Yes, comfortably, as long as both are booked in advance with timed entry slots. A morning slot at Sagrada Família and a 3:00 pm slot at Park Güell leaves a full two hours for the Gothic Quarter and La Boqueria in between. The two sites are linked by the metro (L2/L5 at Sagrada Família to L3 at Lesseps for Park Güell). Do not attempt either without a pre-booked ticket in 2026: the queues at the gate can run to several hours.
What is the best way to get around Barcelona in one day?
The metro is the fastest and most economical option. A T-Casual 10-trip card costs €13.00 and covers metro, bus, and trains within the city. It is not valid for the airport metro, so if you are arriving or departing from El Prat airport by public transport, buy a separate airport supplement or a Hola BCN tourist pass (from €18.70 for 2 days, airport included).
Where should I stay in Barcelona for one night?
El Born puts you in walking distance of the Gothic Quarter, La Rambla, and Barceloneta beach, making it the most convenient base for this itinerary. Eixample is central and well-connected by metro, ideal if you want to be closer to Sagrada Família and Passeig de Gràcia. Avoid hotels directly on La Rambla: the street is lively until very late and the hotel prices do not reflect the quality.

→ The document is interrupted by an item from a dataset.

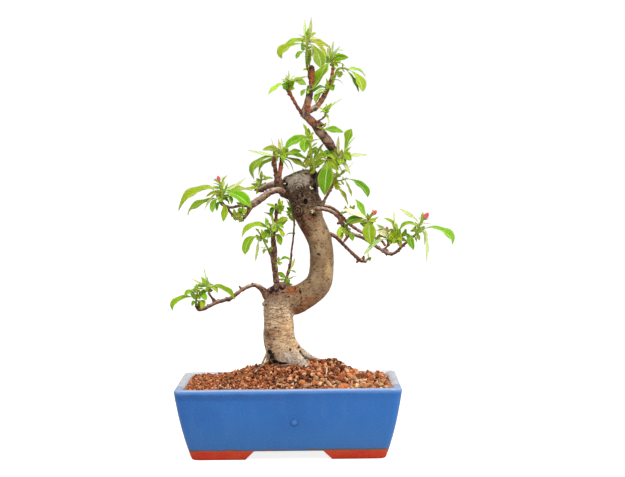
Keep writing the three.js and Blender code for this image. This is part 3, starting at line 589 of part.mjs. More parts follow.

What to eat in Barcelona in one day?
Start with coffee and pa amb tomàquet (bread rubbed with tomato and olive oil) at a neighbourhood bar. Lunch is best as a menú del día in El Born: a full set meal for €12 to €18, eaten at 2:00 pm when Barcelona actually eats. For dinner in the evening, head to Barceloneta for seafood or stay in El Born for Catalan tapas. Avoid any restaurant with a menu displayed in six languages on the pavement outside.
Do I need a guided tour for Sagrada Família or Park Güell?
Not for either. Both sites are meaningful and navigable without a guide. Sagrada Família offers audio guides with certain ticket types, and the signage inside is detailed enough to give good context. A guided tour of Sagrada Família is worthwhile if you want a deeper understanding of the construction history and Gaudí's symbolism. For Park Güell, an audio guide (included with the Tiqets entry ticket) covers the essentials without the group pace.